The preparatory drawings for her latest video work, Bad Bunny Gets Lucky (2021), were done with red and white wax crayon on pink paper. The rabbits are monstrously sexualized with dark nipples, hairy limbs, and elongated fingers and toes. The resulting coloring “makes your eyes vibrate a little,” warns Fox. “It’s tricky to look at and I like the tiny bit of discomfort this weird vibrating red gives off.”

Fox had already made a marionette of Bad Bunny two years ago after attending a puppetry conference. She describes the character as rough, exhausted, and middle-aged. “She’s supposed to be a very very working class character. She drinks too much. She chain smokes. She’s a mess.”

The video work has become the center of a recent controversy over censorship and artistic freedom. It was originally slated for the McNay Art Museum’s 8 Create project in March of 2022, but was rejected in the eleventh hour for its explicit sexual content. In the story, Bad Bunny goes on a date with a shabby-looking coyote/fox type character. No spoilers here, but in true rom-com-slasher puppet show style, Fox turns the traditional narrative on its head. At one point Fox herself appears in the video as Bad Bunny, providing a snippet of live action drama.

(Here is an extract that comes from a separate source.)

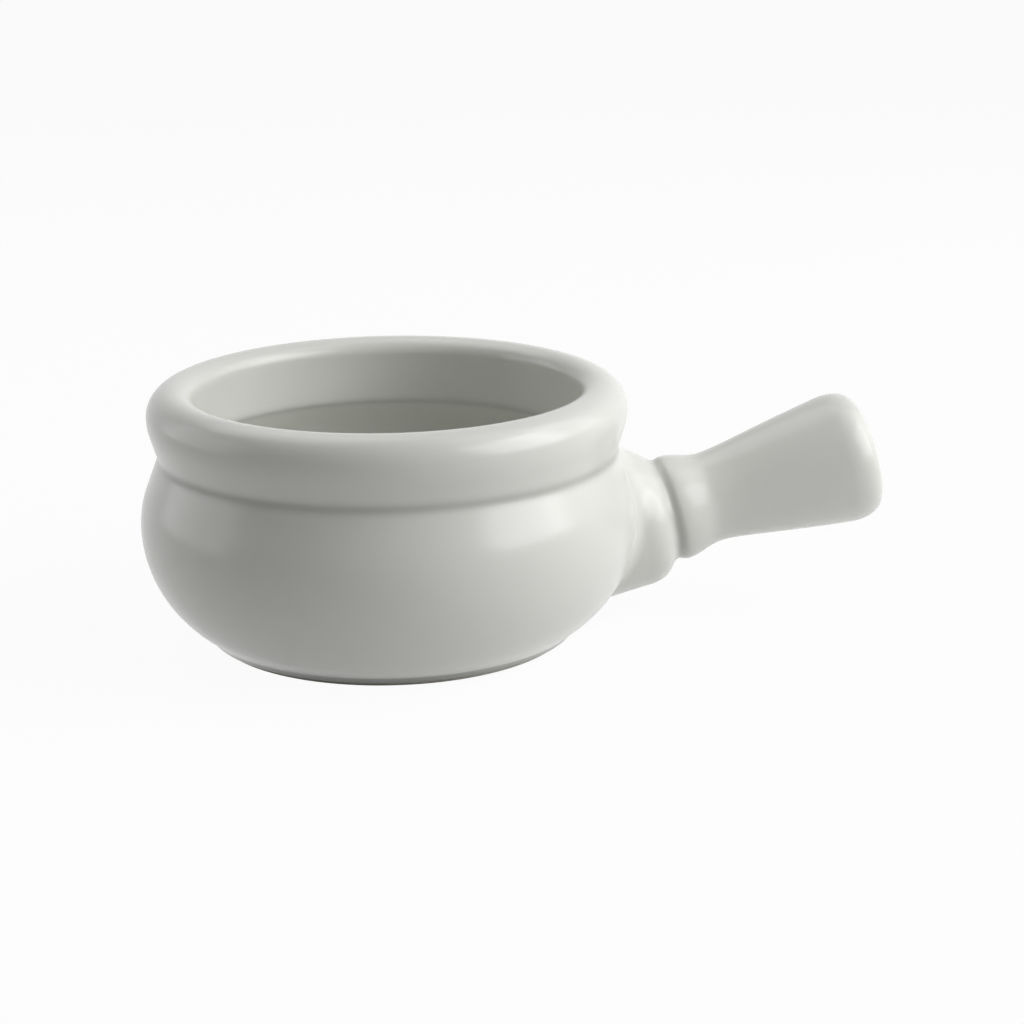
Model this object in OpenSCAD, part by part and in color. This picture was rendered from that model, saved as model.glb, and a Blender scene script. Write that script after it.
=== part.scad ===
// Handled onion soup crock: a footed china bowl with a full belly, a pinched neck and a
// rolled rim, and a hollow handle luted to the belly with slip. A coat of glaze covers the
// outside and another lines the bowl. Sizes are over the glaze. Z is the bowl's axis, the
// foot stands on Z = 0, and the handle points along +X.

/* [Belly] */
// Widest diameter
belly_d = 125; // [118:0.5:132]
// Height of the widest point
belly_z = 29.9; // [28:0.1:32]
// How far the belly has drawn in where it meets the foot
foot_in = 14.5; // [12:0.1:17]
// How far the neck's crease is drawn in
neck_in = 5; // [3.5:0.1:6.5]
// Height of the crease above the widest point
neck_rise = 17.6; // [15:0.1:20]
// Lean of the shoulder beyond that of its chord, in degrees
shoulder_bow = 5.2; // [2:0.1:10]
// Thickness of the belly wall
wall_t = 4.8; // [4:0.1:6]
// Thickness of the floor
floor_t = 4.8; // [4:0.1:6]
// How far the flat of the floor lies inside the foot's edge
floor_in = 15.5; // [12:0.5:20]

/* [Neck and rim] */
// How far the rim overhangs the crease
rim_out = 2.5; // [1.5:0.1:3.5]
// Height of the rim's widest point above the crease
band_rise = 10.2; // [8:0.1:12]
// Lean of the band under the rim beyond that of its chord, in degrees
band_bow = 3.2; // [1:0.1:6]
// How far the crest lies inside the rim's edge
crest_in = 6.8; // [5:0.1:8]
// Height of the crest above the rim's widest point
crest_rise = 6.8; // [5:0.1:8]
// Depth of the rim's inner round
lip_h = 3.6; // [3:0.1:5]
// Height of the throat, from the inner round down to the ledge inside the neck
throat_h = 13.2; // [11:0.1:14.5]
// How far the throat narrows from the ledge to the inner round
throat_in = 0.9; // [0.3:0.1:2]
// Thickness of the neck, from the crease to the ledge
neck_t = 8.1; // [7:0.1:9]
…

The puppet show/video is very campy. The tongue-in-cheek style is Fox’s way of dealing with the serious issues of women’s bodily autonomy and sexual freedom. “I think sometimes a little humor can give the viewer an entry point into the subject matter a little bit better,” she concludes.

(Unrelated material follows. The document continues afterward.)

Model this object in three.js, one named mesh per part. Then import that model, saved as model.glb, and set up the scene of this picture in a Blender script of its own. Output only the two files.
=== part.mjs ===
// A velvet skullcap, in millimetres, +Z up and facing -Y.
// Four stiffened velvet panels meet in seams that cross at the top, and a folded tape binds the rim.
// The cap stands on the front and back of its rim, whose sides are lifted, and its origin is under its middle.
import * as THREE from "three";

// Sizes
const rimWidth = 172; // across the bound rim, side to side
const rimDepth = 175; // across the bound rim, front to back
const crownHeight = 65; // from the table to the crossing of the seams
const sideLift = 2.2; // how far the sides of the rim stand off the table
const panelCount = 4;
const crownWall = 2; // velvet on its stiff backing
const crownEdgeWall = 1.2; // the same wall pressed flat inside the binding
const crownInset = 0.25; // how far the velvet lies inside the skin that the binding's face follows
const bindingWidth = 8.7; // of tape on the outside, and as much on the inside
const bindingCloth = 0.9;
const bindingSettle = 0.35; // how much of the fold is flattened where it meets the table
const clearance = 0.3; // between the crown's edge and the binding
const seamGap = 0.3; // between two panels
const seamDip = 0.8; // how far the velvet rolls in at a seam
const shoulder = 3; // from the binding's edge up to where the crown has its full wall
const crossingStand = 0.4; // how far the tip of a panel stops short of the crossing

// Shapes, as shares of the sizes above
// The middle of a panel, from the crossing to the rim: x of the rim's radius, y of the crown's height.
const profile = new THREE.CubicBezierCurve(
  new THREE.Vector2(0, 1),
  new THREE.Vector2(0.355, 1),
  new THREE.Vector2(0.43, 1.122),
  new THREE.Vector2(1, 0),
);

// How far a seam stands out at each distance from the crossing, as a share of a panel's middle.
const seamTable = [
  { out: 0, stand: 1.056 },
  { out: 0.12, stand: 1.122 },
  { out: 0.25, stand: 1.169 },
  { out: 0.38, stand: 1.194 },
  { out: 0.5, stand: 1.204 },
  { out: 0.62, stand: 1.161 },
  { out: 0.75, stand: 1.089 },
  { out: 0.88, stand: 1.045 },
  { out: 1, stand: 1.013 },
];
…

As for the public showing of Bad Bunny Gets Lucky, Blue Star Contemporary will host a group exhibition of all eight of the artists whose works were originally planned for the McNay’s 8 Create project. The show will open on First Friday in April at 136C Bluestar in the Bluestar Arts Complex.

By her own admission, Fox’s rabbit character has become more and more bizarre and off the wall over the years. Is it a stand in for the artist herself? “I like the idea that this character continues to survive despite herself,” Fox reflects. “The idea of tying oneself to an animal or hybrid animals is a gateway to freedom, to not having to live in normal society or follow normal modes of making a life. It is me. Sometimes it’s me exaggerated x 1, and other times it’s me exaggerated x 20.”